§ **EXERCISE GOAL**
The listing below is to be output in its exact form.

§ **STORED DATA**
• • •
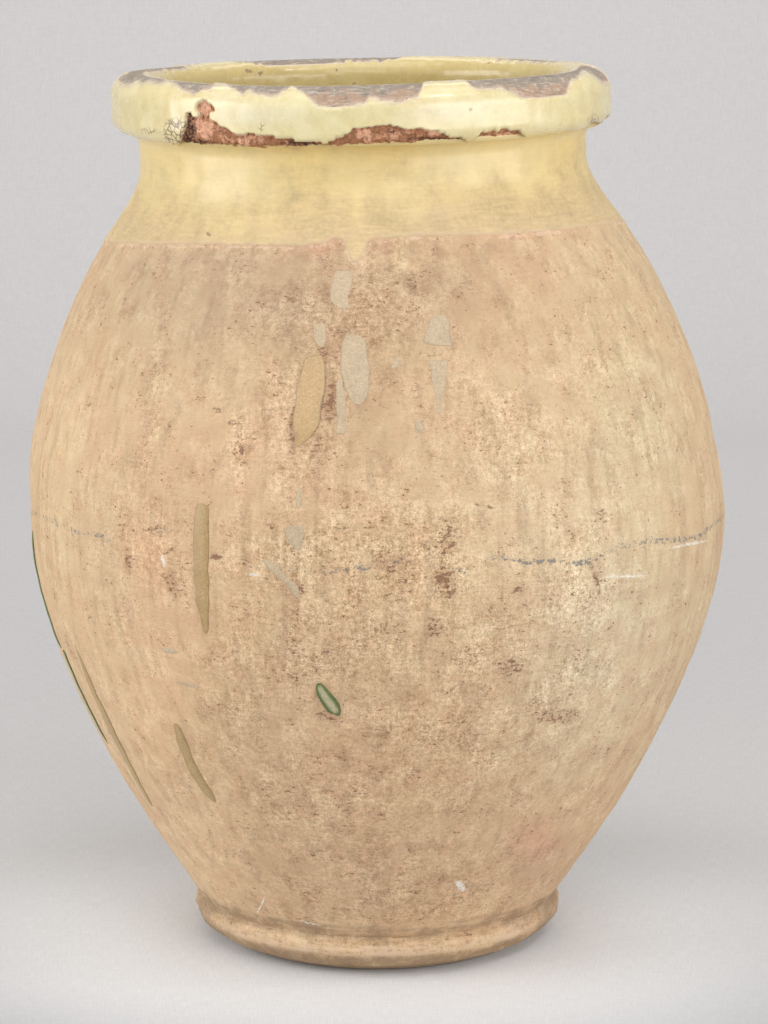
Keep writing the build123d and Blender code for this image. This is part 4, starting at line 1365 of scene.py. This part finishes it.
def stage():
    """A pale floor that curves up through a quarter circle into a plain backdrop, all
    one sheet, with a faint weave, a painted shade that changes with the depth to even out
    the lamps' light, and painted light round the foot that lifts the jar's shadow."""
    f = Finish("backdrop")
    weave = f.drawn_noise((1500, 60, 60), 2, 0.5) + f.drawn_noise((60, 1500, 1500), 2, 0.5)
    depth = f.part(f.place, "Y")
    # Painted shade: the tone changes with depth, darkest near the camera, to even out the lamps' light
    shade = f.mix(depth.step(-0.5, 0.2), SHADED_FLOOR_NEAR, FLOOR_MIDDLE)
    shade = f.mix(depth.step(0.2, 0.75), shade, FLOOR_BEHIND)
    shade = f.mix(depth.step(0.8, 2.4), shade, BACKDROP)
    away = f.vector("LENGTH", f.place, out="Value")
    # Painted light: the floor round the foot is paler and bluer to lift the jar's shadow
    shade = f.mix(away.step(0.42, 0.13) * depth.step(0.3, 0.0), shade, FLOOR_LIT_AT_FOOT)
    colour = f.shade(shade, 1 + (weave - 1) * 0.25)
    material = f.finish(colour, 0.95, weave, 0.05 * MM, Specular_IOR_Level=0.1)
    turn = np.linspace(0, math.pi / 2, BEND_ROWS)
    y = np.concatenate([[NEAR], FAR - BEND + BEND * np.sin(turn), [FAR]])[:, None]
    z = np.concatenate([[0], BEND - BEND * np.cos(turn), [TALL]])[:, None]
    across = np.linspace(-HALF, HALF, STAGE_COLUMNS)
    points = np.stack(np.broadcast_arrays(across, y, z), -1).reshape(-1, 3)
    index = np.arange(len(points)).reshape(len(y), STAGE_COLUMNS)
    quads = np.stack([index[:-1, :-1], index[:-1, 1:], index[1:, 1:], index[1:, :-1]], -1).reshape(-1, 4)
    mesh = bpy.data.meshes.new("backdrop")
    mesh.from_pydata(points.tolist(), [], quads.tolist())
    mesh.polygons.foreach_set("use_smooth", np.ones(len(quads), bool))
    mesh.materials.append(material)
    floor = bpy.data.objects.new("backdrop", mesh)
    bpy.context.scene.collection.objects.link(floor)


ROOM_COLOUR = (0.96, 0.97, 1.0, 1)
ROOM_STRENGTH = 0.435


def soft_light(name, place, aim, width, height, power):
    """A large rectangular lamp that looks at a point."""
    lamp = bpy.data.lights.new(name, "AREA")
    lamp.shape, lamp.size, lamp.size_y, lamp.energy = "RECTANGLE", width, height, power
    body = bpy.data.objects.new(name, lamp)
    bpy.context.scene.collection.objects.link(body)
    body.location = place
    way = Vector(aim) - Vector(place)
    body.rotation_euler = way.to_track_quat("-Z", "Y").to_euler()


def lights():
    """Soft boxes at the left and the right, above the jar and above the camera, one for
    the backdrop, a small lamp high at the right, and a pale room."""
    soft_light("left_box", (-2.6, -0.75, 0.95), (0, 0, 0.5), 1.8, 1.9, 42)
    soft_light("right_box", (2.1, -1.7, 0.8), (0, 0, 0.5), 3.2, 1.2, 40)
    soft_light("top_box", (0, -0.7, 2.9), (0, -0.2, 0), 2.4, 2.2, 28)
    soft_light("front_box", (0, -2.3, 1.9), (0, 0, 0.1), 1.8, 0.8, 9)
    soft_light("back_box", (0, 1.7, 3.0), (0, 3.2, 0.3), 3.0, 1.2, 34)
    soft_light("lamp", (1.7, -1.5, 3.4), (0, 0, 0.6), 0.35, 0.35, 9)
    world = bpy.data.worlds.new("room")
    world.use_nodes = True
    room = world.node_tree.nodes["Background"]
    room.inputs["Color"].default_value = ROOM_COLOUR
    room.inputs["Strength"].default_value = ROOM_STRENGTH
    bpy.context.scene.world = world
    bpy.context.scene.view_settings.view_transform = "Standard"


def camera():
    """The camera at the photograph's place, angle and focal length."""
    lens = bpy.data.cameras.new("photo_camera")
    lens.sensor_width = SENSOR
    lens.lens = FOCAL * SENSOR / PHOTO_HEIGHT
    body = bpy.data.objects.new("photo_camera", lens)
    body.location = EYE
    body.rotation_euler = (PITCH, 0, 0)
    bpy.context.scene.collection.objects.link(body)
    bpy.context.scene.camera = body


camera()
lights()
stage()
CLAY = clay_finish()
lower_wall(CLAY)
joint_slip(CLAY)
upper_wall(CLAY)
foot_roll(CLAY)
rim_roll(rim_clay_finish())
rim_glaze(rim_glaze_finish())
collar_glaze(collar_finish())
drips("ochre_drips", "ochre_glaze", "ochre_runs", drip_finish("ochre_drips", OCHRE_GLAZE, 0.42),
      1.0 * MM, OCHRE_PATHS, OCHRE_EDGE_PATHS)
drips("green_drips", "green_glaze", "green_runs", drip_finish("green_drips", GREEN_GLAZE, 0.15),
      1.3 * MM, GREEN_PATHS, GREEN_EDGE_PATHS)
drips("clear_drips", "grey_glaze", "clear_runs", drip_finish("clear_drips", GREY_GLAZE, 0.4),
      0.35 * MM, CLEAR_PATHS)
• • •
§ **OUTPUT OF THE TASK**
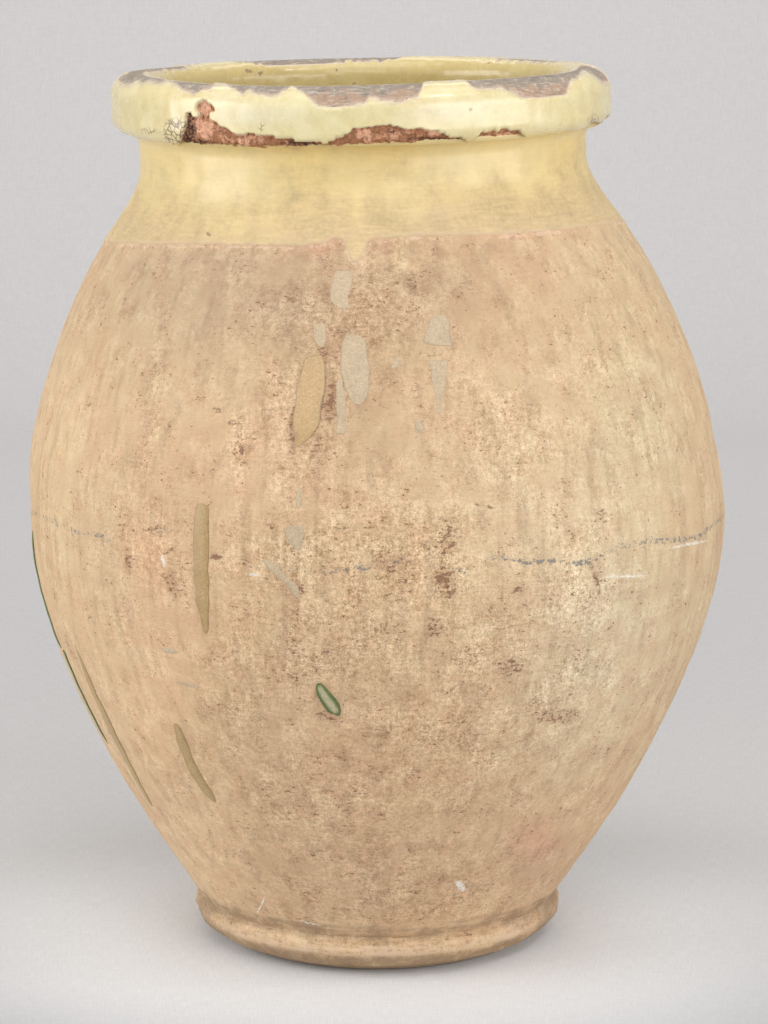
Keep writing the build123d and Blender code for this image. This is part 4, starting at line 1365 of scene.py. This part finishes it.
def stage():
    """A pale floor that curves up through a quarter circle into a plain backdrop, all
    one sheet, with a faint weave, a painted shade that changes with the depth to even out
    the lamps' light, and painted light round the foot that lifts the jar's shadow."""
    f = Finish("backdrop")
    weave = f.drawn_noise((1500, 60, 60), 2, 0.5) + f.drawn_noise((60, 1500, 1500), 2, 0.5)
    depth = f.part(f.place, "Y")
    # Painted shade: the tone changes with depth, darkest near the camera, to even out the lamps' light
    shade = f.mix(depth.step(-0.5, 0.2), SHADED_FLOOR_NEAR, FLOOR_MIDDLE)
    shade = f.mix(depth.step(0.2, 0.75), shade, FLOOR_BEHIND)
    shade = f.mix(depth.step(0.8, 2.4), shade, BACKDROP)
    away = f.vector("LENGTH", f.place, out="Value")
    # Painted light: the floor round the foot is paler and bluer to lift the jar's shadow
    shade = f.mix(away.step(0.42, 0.13) * depth.step(0.3, 0.0), shade, FLOOR_LIT_AT_FOOT)
    colour = f.shade(shade, 1 + (weave - 1) * 0.25)
    material = f.finish(colour, 0.95, weave, 0.05 * MM, Specular_IOR_Level=0.1)
    turn = np.linspace(0, math.pi / 2, BEND_ROWS)
    y = np.concatenate([[NEAR], FAR - BEND + BEND * np.sin(turn), [FAR]])[:, None]
    z = np.concatenate([[0], BEND - BEND * np.cos(turn), [TALL]])[:, None]
    across = np.linspace(-HALF, HALF, STAGE_COLUMNS)
    points = np.stack(np.broadcast_arrays(across, y, z), -1).reshape(-1, 3)
    index = np.arange(len(points)).reshape(len(y), STAGE_COLUMNS)
    quads = np.stack([index[:-1, :-1], index[:-1, 1:], index[1:, 1:], index[1:, :-1]], -1).reshape(-1, 4)
    mesh = bpy.data.meshes.new("backdrop")
    mesh.from_pydata(points.tolist(), [], quads.tolist())
    mesh.polygons.foreach_set("use_smooth", np.ones(len(quads), bool))
    mesh.materials.append(material)
    floor = bpy.data.objects.new("backdrop", mesh)
    bpy.context.scene.collection.objects.link(floor)


ROOM_COLOUR = (0.96, 0.97, 1.0, 1)
ROOM_STRENGTH = 0.435


def soft_light(name, place, aim, width, height, power):
    """A large rectangular lamp that looks at a point."""
    lamp = bpy.data.lights.new(name, "AREA")
    lamp.shape, lamp.size, lamp.size_y, lamp.energy = "RECTANGLE", width, height, power
    body = bpy.data.objects.new(name, lamp)
    bpy.context.scene.collection.objects.link(body)
    body.location = place
    way = Vector(aim) - Vector(place)
    body.rotation_euler = way.to_track_quat("-Z", "Y").to_euler()


def lights():
    """Soft boxes at the left and the right, above the jar and above the camera, one for
    the backdrop, a small lamp high at the right, and a pale room."""
    soft_light("left_box", (-2.6, -0.75, 0.95), (0, 0, 0.5), 1.8, 1.9, 42)
    soft_light("right_box", (2.1, -1.7, 0.8), (0, 0, 0.5), 3.2, 1.2, 40)
    soft_light("top_box", (0, -0.7, 2.9), (0, -0.2, 0), 2.4, 2.2, 28)
    soft_light("front_box", (0, -2.3, 1.9), (0, 0, 0.1), 1.8, 0.8, 9)
    soft_light("back_box", (0, 1.7, 3.0), (0, 3.2, 0.3), 3.0, 1.2, 34)
    soft_light("lamp", (1.7, -1.5, 3.4), (0, 0, 0.6), 0.35, 0.35, 9)
    world = bpy.data.worlds.new("room")
    world.use_nodes = True
    room = world.node_tree.nodes["Background"]
    room.inputs["Color"].default_value = ROOM_COLOUR
    room.inputs["Strength"].default_value = ROOM_STRENGTH
    bpy.context.scene.world = world
    bpy.context.scene.view_settings.view_transform = "Standard"


def camera():
    """The camera at the photograph's place, angle and focal length."""
    lens = bpy.data.cameras.new("photo_camera")
    lens.sensor_width = SENSOR
    lens.lens = FOCAL * SENSOR / PHOTO_HEIGHT
    body = bpy.data.objects.new("photo_camera", lens)
    body.location = EYE
    body.rotation_euler = (PITCH, 0, 0)
    bpy.context.scene.collection.objects.link(body)
    bpy.context.scene.camera = body


camera()
lights()
stage()
CLAY = clay_finish()
lower_wall(CLAY)
joint_slip(CLAY)
upper_wall(CLAY)
foot_roll(CLAY)
rim_roll(rim_clay_finish())
rim_glaze(rim_glaze_finish())
collar_glaze(collar_finish())
drips("ochre_drips", "ochre_glaze", "ochre_runs", drip_finish("ochre_drips", OCHRE_GLAZE, 0.42),
      1.0 * MM, OCHRE_PATHS, OCHRE_EDGE_PATHS)
drips("green_drips", "green_glaze", "green_runs", drip_finish("green_drips", GREEN_GLAZE, 0.15),
      1.3 * MM, GREEN_PATHS, GREEN_EDGE_PATHS)
drips("clear_drips", "grey_glaze", "clear_runs", drip_finish("clear_drips", GREY_GLAZE, 0.4),
      0.35 * MM, CLEAR_PATHS)